I will say it again: many autistics, all over the spectrum, are advocating; many of us need a lot of help but we do not want to be cured. We would not be ourselves then.

And it is very dismissive to call someone “too high-functioning to understand” as if they don’t have challenges, as if their autistic lives are just an adventure with a happy ending. Some autistics might be able to live independently and work; some have children and seem to live an ordinary life. But they also have moments when they might “lose” their ability to speak, they might have digestive problems, or they might injure themselves.

These are some of the reasons why none of us, while against a cure, are against research that might make it easier for all autistics to deal with these and other challenges – without eliminating who we are.

Still, some people are not listening.

And then there is the fact that some people like me don’t want to be cured either. I wrote about this, as others have also written. We need a great deal of support, but we want to be accepted. We want to be included. We want to be understood and we want to be heard.
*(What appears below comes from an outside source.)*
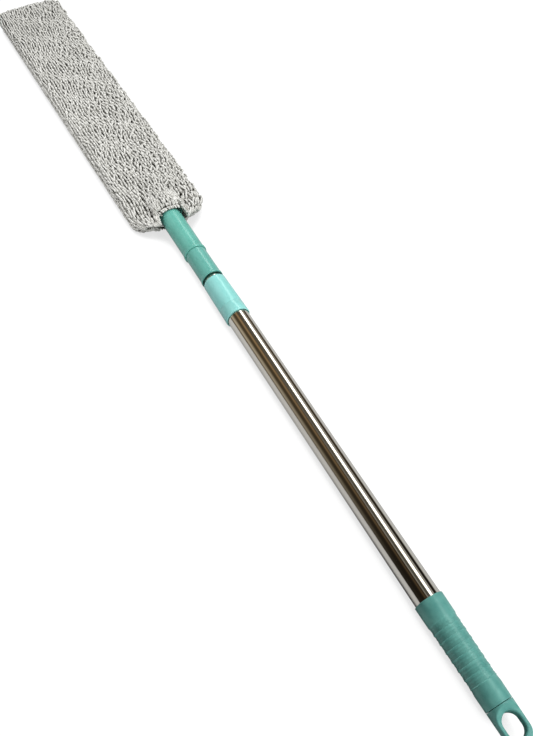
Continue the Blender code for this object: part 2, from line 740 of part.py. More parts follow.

But people are not listening.

When we say we are proud autistics, we get ignored. It does not fit the narrative “you are not like my low-functioning child.”

I say: I AM your child. You don’t know all of my challenges. I have many; communicating can still be a difficult process. But I am happy being me. Please, stop saying that I must want a cure. My physical needs are many; my autism is awesome. I need assistance for my needs, not a cure for who I am.

Are you listening now? We are all autistic and the help, supports and accommodations we need are intended to help us live a better autistic life. Labels have nothing to do with that.